Progressive mining ventures key

SLOWLY parts of the WA Indigenous community are emerging to commercialise the synergies between the WA mining industry and Indigenous Australians.

Big mining and contracting companies have already seen how amiable relationships with local Aborigines not only drive positive change in society but can help to smooth out tensions, ultimately improving their bottom line.

However, it is still early days and while employment outcomes are good, are they enough to alleviate social problems such as high unemployment and poverty which plague regional indigenous communities?

This is not to play down businesses’ contribution.

There are more than 2000 Indigenous children expected to complete Year 12 during the next three years in the Pilbara alone, many of whom will be looking for jobs.

However, many say employment needs to grow further into Indigenous ownership so Indigenous groups truly become economically self-sufficient.

Indigenous-owned companies such as large Pilbara contractors Ngarda Civil and Mining and smaller Laverton-based BYAC Contractors are examples of Indigenous companies taking up the ownership challenge.

Ngarda Civil and Mining has probably been one of the more successful Indigenous-owned businesses in the Pilbara.

The company is a three-way partnership between mining and engineering contractor Henry Walker Eltin (50 per cent), Indigenous Business Australia (25 per cent) and the Ngarda Ngarli Yarndu Foundation (25 per cent).

In three years its turnover has grown from $3 million to almost nine times that amount.

It currently has one contract with Robe River Iron Ore and two with BHP Billiton and is looking at expansion possibilities given the booming demand from China.

The Ngarda Ngarli Yarndu Foundation represents Indigenous people from the Pilbara region.

The company currently returns between 10 to 12 per cent per partner on their investment, which goes into debt repayments and flows back into the community.

Ngarda also employs almost 100 Aborigines throughout the region with about $10 million dollars in wages going into local indigenous pockets.

On a smaller scale is the Burnna Yurrul Aboriginal Corporation (BYAC), which runs a diversified contracting company in the North Eastern Goldfields.

Daniel Tucker’s cousin Quinton Tucker and his family founded the company more than 10 years ago.

At its peak BYAC Contractors employed 80 people, supplying labour to Anaconda’s Murrin Murrin nickel mine.

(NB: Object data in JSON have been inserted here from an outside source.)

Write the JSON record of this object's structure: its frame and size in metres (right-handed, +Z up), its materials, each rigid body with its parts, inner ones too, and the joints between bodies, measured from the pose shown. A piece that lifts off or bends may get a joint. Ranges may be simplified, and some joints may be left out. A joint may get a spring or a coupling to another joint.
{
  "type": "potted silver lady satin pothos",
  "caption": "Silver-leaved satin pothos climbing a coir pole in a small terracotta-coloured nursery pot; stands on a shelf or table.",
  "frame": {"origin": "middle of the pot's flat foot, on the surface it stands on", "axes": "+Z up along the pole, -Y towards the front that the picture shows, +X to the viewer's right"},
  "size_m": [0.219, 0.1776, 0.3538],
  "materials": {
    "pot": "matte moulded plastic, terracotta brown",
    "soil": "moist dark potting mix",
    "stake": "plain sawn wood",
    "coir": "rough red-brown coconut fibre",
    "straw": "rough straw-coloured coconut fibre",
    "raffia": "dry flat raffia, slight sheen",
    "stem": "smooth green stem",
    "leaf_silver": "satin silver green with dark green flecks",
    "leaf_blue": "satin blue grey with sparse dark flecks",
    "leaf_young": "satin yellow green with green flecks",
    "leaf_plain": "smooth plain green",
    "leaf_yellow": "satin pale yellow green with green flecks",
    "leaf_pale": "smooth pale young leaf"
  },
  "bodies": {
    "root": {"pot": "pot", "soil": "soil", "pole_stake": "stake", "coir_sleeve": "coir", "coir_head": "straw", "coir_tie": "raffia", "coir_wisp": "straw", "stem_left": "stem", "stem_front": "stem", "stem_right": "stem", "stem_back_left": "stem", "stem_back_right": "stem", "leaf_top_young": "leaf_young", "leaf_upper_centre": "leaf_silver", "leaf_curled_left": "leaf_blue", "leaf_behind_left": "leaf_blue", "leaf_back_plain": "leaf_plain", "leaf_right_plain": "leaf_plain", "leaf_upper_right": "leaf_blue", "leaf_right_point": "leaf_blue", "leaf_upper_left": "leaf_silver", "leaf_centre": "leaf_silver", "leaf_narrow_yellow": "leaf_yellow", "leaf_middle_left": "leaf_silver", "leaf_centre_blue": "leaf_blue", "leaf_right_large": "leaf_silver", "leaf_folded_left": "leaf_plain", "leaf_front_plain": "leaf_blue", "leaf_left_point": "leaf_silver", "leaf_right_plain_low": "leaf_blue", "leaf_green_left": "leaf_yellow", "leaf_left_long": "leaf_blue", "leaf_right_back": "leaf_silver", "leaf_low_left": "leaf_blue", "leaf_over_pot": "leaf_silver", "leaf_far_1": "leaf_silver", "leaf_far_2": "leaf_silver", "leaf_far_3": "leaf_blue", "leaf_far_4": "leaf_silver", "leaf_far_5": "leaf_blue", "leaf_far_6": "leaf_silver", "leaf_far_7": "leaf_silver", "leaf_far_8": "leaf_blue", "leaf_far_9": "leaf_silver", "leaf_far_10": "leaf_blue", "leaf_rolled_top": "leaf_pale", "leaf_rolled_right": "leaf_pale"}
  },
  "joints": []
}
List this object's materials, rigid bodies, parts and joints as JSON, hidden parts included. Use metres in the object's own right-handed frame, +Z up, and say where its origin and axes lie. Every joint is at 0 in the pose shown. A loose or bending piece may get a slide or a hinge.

It employs 20 to 30 Indigenous workers and turns over about $2 million a year.

Mr Tucker said BYAC was currently looking for seed capital for a possible venture.

"Our philosophy will always be strong employment outcomes for Indigenous people in the mining industry. The only way we could enhance that in a strong way is by developing our own mine.

"I would like to think that there is a philanthropist out there that would be interested in promoting an Aboriginal mining company."